I'm a little sad that I will soon be moving far away from many of my Texas friends. As life is taking its course on everyone, I hope at one point we can all converge together again.

Reflection

Overall, I think 2025 was a great year for personal growth and forced changes.

I think my job loss in October was God giving me a push. For better and for worse, I've always been a very content person, maximizing my comfort and avoiding doing difficult things. This was especially true at work. I liked the team I was on, the work I was doing, and suppressed some organizational red flags because having to interview again is such a daunting task.

I think the lesson here is that you have to take your career in your own hands, and that means being vigilant about the overall landscape. People may tell you things are going fine, but if reality doesn't reflect that, you need to trust your intuition.

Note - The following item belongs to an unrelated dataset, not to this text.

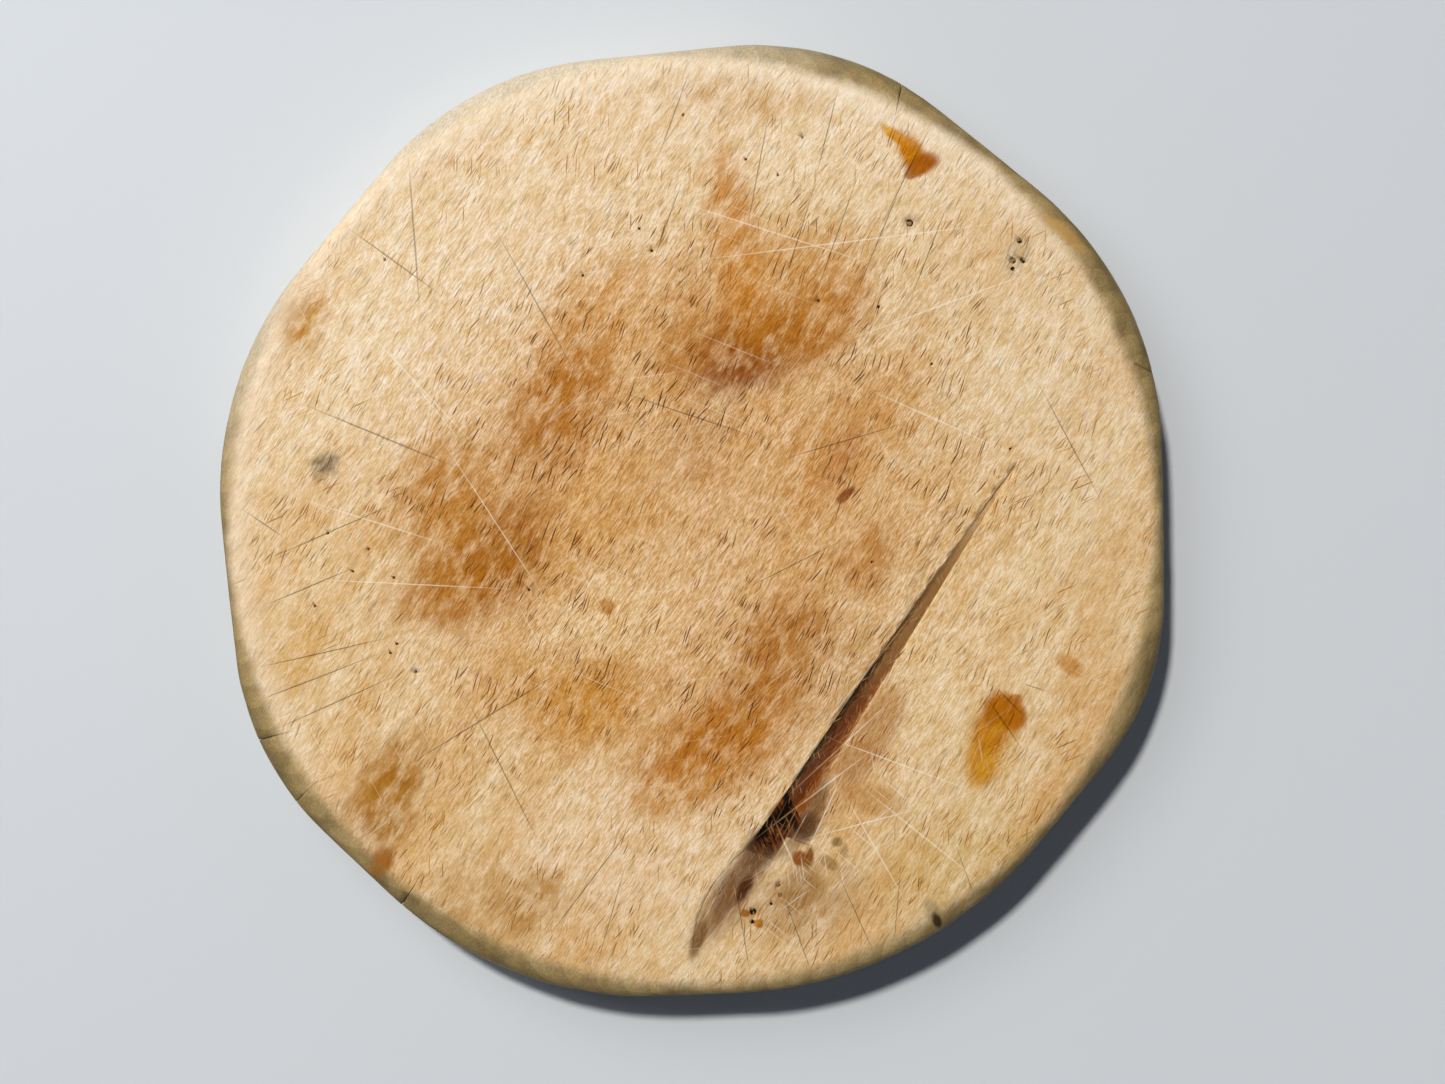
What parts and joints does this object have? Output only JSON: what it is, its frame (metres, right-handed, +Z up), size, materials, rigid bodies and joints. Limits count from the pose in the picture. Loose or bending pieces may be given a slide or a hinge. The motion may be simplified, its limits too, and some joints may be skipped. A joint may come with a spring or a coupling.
{
  "type": "cutting board",
  "caption": "Round solid-wood cutting board with a blunt eight-sided outline, softly rounded rim and a flat working face with a grown-in bark seam and dead knots.",
  "frame": {"origin": "under the middle of the board, on the face that it rests on", "axes": "+Z up, from the underside to the working face; the grain and the bark seam run up to the right at about 57 degrees from +X towards +Y; the dead knot is at the -Y side"},
  "size_m": [0.3023, 0.3047, 0.028],
  "materials": {
    "beech": "worn bare beech, patinated on the rim",
    "bark": "dry dark bark, matte",
    "dead_knot": "hard dark dead wood, matte"
  },
  "bodies": {
    "root": {"board_slab": "beech", "bark_seam_upper": "bark", "bark_seam_lower": "bark", "dead_knot": "dead_knot", "pin_knots": "dead_knot"}
  },
  "joints": []
}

I have also been finding myself becoming easily irritable or reclusive at times. I think the stresses of adulthood are starting to pile on and create emotional calluses. Being an only child has also meant that I was used to being alone, but being alone is a vastly different beast when you are post-grad.

My journey into looksmaxing has also made me reflect on my vanity. Although I cannot deny the increasing importance society is placing on physical appearance, I should really seek to minimize my own involvement, lest I perpetuate the issue more. Being vain can be great from a distance, but it can also make you miserable. This path leads to arrogance. Wherever arrogance goes, the wrath of God also follows.

Beauty is a gift, but it's all so temporary. We should all seek to kindmax instead.

To build the relationships I want and the communities I desire, I need to temper my judgments and put myself out there even when it's difficult. This is the mentality I hope to bring to NYC.

By continuing to put my faith in God, I hope 2026 will be an amazing year. No need for superstitions anymore.